> What is required: Only the lines between the line with "body_casting();" and the line with "before = set(bpy.data.objects)", together with those two lines themselves, are to be copied exactly.

> Input material:
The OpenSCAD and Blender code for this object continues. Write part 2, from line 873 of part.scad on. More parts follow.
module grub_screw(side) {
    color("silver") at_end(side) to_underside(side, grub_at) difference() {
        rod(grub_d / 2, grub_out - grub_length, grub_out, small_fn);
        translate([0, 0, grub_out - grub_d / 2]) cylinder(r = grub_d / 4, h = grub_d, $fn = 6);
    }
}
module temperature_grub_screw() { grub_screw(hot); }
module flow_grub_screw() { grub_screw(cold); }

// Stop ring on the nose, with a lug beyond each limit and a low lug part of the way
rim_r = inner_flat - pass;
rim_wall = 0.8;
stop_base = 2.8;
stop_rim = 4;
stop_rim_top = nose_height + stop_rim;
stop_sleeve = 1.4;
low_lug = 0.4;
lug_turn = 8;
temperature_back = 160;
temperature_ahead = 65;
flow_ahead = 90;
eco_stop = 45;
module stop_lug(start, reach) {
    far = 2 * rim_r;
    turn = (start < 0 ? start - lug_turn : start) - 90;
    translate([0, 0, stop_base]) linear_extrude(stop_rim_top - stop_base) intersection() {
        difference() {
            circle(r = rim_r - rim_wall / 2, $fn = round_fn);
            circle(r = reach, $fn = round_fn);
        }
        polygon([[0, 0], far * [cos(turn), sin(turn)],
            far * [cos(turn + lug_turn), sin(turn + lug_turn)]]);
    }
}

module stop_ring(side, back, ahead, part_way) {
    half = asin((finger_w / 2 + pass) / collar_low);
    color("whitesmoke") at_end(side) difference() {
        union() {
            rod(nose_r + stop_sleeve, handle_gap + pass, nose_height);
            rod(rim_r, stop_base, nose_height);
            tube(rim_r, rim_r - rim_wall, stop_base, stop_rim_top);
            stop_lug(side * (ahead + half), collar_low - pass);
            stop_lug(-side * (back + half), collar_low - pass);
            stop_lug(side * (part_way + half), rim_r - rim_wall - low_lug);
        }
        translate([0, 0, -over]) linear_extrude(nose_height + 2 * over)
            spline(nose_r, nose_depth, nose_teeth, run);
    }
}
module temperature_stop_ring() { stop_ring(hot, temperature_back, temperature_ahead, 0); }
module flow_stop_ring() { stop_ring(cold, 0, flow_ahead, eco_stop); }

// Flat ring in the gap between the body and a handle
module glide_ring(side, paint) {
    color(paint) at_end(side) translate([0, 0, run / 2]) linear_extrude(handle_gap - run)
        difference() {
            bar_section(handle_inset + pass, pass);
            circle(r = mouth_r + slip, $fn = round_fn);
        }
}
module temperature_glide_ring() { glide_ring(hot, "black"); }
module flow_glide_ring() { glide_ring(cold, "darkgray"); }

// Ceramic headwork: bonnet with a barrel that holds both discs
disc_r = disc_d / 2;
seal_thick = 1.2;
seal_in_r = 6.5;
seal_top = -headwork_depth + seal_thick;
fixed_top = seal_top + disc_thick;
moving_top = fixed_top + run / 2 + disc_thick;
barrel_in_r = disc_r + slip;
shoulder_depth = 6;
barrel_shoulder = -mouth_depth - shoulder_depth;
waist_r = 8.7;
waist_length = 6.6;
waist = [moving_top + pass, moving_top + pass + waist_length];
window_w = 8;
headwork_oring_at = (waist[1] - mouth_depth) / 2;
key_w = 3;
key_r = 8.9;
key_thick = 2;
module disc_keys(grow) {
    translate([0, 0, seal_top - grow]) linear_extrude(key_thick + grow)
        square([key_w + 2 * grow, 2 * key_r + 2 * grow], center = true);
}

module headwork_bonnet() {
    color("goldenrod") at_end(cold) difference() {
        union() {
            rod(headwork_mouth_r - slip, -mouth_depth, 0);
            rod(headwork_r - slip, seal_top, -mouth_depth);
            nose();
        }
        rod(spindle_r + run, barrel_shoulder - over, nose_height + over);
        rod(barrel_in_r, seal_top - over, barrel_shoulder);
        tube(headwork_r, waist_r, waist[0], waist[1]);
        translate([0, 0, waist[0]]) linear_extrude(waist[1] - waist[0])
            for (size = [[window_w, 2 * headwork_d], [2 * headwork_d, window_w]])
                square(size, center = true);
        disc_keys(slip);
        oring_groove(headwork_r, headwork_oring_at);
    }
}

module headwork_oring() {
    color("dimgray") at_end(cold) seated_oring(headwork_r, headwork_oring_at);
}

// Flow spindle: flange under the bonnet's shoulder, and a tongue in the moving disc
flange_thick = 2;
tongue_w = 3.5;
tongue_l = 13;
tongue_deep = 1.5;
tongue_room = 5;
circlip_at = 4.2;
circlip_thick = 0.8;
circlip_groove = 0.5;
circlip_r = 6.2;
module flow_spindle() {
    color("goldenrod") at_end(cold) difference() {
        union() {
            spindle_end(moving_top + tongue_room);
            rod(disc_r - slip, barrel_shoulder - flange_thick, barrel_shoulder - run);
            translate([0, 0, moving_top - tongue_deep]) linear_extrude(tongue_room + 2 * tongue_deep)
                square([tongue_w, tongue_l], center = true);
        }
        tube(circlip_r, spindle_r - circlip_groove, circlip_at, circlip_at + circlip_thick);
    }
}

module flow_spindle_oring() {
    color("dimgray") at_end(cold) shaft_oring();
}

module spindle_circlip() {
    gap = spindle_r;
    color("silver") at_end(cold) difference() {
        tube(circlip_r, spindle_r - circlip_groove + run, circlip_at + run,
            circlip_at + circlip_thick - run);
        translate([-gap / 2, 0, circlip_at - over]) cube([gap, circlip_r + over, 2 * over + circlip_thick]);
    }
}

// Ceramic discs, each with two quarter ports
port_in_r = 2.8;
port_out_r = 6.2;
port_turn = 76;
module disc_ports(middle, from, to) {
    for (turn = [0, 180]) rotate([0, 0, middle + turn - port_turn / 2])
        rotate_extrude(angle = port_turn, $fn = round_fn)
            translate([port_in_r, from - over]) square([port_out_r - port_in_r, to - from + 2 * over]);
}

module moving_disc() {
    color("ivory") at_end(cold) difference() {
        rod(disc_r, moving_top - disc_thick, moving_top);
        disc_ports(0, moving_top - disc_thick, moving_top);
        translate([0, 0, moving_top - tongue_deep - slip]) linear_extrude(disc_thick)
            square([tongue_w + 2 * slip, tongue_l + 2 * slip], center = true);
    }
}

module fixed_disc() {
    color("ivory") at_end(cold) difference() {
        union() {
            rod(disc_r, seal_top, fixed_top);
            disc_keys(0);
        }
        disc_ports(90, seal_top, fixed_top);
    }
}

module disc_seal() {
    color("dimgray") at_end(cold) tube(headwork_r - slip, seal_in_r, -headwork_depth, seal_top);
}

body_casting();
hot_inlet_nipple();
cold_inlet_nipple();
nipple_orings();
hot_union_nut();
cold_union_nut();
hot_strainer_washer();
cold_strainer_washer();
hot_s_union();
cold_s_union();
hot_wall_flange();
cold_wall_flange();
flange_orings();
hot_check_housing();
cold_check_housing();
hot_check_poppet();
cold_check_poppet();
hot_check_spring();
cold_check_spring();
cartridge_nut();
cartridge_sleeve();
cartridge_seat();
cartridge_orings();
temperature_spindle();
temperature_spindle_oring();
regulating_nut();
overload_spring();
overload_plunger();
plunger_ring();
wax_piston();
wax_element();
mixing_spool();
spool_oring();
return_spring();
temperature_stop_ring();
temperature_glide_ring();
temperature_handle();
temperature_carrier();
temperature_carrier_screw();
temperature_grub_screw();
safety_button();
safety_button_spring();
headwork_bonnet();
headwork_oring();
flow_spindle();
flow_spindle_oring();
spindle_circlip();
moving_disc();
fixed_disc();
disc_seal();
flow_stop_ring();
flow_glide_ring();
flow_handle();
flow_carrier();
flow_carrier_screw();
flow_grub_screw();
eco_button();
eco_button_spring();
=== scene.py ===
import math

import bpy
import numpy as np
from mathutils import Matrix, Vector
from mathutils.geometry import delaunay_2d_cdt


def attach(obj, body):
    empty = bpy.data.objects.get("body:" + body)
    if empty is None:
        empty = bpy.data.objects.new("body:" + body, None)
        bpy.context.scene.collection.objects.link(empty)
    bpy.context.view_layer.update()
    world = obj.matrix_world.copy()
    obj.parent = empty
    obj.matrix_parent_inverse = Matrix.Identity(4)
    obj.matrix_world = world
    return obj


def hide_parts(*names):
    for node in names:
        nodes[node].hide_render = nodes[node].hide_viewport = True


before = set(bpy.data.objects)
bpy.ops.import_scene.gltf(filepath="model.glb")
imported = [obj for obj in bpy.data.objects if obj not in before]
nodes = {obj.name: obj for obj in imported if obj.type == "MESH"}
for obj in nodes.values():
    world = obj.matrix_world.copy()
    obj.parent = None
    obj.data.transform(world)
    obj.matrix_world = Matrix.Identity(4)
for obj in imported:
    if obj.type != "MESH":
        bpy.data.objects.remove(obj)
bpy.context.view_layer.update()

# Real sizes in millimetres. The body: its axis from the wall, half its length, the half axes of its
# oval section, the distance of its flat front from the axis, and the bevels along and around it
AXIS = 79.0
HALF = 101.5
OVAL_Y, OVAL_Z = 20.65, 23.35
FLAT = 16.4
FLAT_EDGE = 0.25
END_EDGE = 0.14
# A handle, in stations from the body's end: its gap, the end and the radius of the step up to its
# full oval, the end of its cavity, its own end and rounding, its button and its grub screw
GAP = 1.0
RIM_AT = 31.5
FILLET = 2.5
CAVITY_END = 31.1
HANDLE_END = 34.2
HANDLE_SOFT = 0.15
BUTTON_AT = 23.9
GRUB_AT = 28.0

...

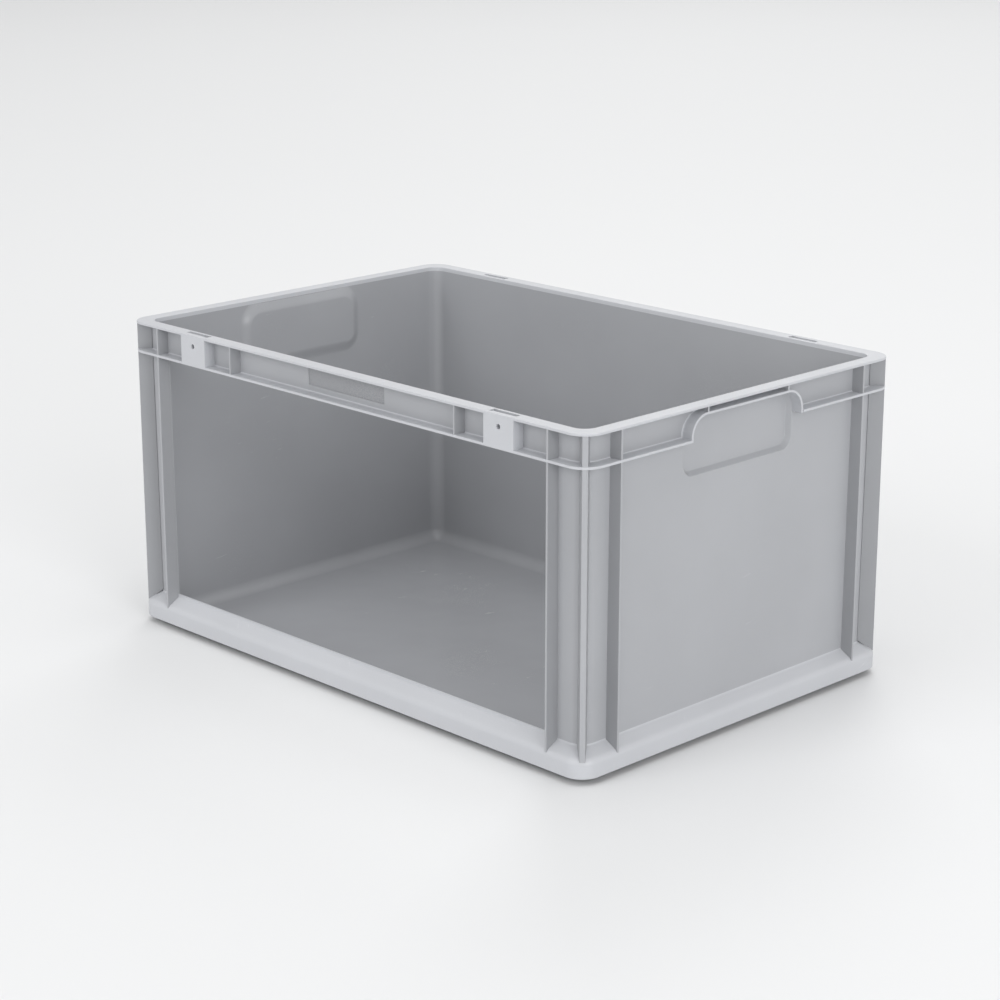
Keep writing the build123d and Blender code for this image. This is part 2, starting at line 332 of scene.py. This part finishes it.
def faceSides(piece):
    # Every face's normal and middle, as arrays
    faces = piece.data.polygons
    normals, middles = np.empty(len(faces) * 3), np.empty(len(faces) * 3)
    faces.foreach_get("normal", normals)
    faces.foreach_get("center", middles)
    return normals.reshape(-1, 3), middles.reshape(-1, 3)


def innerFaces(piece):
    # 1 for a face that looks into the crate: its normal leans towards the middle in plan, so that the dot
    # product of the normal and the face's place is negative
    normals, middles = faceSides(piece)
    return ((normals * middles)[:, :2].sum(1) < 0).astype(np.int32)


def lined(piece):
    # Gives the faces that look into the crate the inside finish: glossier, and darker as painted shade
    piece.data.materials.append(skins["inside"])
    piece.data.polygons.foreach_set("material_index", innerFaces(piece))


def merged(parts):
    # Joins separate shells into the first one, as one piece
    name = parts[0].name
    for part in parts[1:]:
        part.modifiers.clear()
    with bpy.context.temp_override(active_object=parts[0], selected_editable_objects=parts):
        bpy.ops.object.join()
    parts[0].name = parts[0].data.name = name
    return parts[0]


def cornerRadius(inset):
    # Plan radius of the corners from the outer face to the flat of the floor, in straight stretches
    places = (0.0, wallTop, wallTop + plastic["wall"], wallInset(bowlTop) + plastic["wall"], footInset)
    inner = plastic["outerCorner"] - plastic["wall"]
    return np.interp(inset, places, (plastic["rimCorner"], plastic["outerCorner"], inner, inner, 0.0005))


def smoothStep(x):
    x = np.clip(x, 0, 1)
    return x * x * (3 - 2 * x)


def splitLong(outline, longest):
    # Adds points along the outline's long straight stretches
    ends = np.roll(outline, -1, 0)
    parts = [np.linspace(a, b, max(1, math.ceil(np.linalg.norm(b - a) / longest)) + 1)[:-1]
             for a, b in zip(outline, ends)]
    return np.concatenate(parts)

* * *

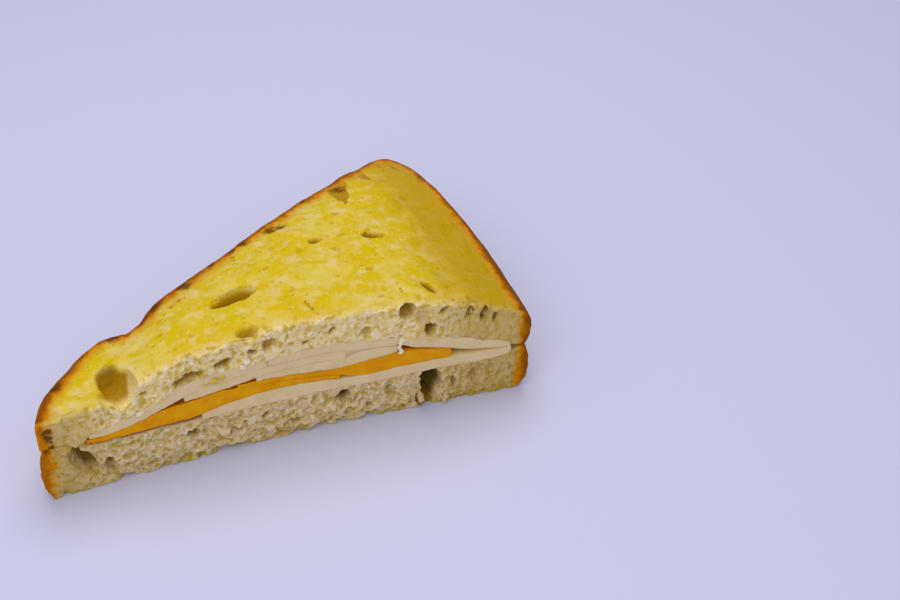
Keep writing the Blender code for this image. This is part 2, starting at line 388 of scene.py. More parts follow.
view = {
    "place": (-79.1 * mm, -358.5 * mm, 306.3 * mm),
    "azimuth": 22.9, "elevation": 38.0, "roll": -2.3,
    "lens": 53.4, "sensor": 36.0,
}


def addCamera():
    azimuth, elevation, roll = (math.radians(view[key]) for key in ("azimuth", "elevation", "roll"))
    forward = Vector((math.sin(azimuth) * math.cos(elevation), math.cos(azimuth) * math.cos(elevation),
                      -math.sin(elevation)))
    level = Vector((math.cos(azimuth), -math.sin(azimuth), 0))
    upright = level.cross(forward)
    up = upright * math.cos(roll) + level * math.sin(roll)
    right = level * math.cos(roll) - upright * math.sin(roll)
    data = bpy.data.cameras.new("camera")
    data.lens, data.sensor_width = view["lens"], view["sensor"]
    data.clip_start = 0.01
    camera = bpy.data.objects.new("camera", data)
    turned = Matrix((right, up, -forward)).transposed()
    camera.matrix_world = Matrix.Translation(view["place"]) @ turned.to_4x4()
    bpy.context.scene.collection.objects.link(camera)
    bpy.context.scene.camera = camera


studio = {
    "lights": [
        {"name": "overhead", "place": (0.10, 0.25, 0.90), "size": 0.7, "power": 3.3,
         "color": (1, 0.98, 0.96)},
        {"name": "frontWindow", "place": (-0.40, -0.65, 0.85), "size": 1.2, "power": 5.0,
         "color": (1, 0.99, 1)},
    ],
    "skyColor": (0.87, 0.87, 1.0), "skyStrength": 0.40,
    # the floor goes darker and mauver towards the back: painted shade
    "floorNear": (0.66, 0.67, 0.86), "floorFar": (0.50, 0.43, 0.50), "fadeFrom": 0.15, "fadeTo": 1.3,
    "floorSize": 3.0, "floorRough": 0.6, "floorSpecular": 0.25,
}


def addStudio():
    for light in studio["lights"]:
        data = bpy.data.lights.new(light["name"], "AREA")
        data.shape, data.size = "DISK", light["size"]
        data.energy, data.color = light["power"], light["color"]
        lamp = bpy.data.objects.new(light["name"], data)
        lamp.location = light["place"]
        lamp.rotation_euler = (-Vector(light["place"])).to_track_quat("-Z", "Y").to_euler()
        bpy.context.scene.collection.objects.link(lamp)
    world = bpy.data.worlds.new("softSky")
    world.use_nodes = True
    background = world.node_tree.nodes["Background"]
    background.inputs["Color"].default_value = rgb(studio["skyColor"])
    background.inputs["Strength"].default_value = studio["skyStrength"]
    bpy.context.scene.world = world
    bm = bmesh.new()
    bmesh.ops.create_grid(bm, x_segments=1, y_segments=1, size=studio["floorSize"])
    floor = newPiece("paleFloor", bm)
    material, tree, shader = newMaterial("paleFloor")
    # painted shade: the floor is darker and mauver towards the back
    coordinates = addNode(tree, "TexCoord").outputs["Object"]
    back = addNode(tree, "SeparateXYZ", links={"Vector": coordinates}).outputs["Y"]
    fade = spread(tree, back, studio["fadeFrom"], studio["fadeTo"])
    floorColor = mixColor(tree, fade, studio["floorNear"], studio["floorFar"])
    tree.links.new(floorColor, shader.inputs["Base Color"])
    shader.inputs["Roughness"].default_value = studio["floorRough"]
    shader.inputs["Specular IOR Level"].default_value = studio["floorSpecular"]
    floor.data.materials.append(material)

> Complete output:
body_casting();
hot_inlet_nipple();
cold_inlet_nipple();
nipple_orings();
hot_union_nut();
cold_union_nut();
hot_strainer_washer();
cold_strainer_washer();
hot_s_union();
cold_s_union();
hot_wall_flange();
cold_wall_flange();
flange_orings();
hot_check_housing();
cold_check_housing();
hot_check_poppet();
cold_check_poppet();
hot_check_spring();
cold_check_spring();
cartridge_nut();
cartridge_sleeve();
cartridge_seat();
cartridge_orings();
temperature_spindle();
temperature_spindle_oring();
regulating_nut();
overload_spring();
overload_plunger();
plunger_ring();
wax_piston();
wax_element();
mixing_spool();
spool_oring();
return_spring();
temperature_stop_ring();
temperature_glide_ring();
temperature_handle();
temperature_carrier();
temperature_carrier_screw();
temperature_grub_screw();
safety_button();
safety_button_spring();
headwork_bonnet();
headwork_oring();
flow_spindle();
flow_spindle_oring();
spindle_circlip();
moving_disc();
fixed_disc();
disc_seal();
flow_stop_ring();
flow_glide_ring();
flow_handle();
flow_carrier();
flow_carrier_screw();
flow_grub_screw();
eco_button();
eco_button_spring();
=== scene.py ===
import math

import bpy
import numpy as np
from mathutils import Matrix, Vector
from mathutils.geometry import delaunay_2d_cdt


def attach(obj, body):
    empty = bpy.data.objects.get("body:" + body)
    if empty is None:
        empty = bpy.data.objects.new("body:" + body, None)
        bpy.context.scene.collection.objects.link(empty)
    bpy.context.view_layer.update()
    world = obj.matrix_world.copy()
    obj.parent = empty
    obj.matrix_parent_inverse = Matrix.Identity(4)
    obj.matrix_world = world
    return obj


def hide_parts(*names):
    for node in names:
        nodes[node].hide_render = nodes[node].hide_viewport = True


before = set(bpy.data.objects)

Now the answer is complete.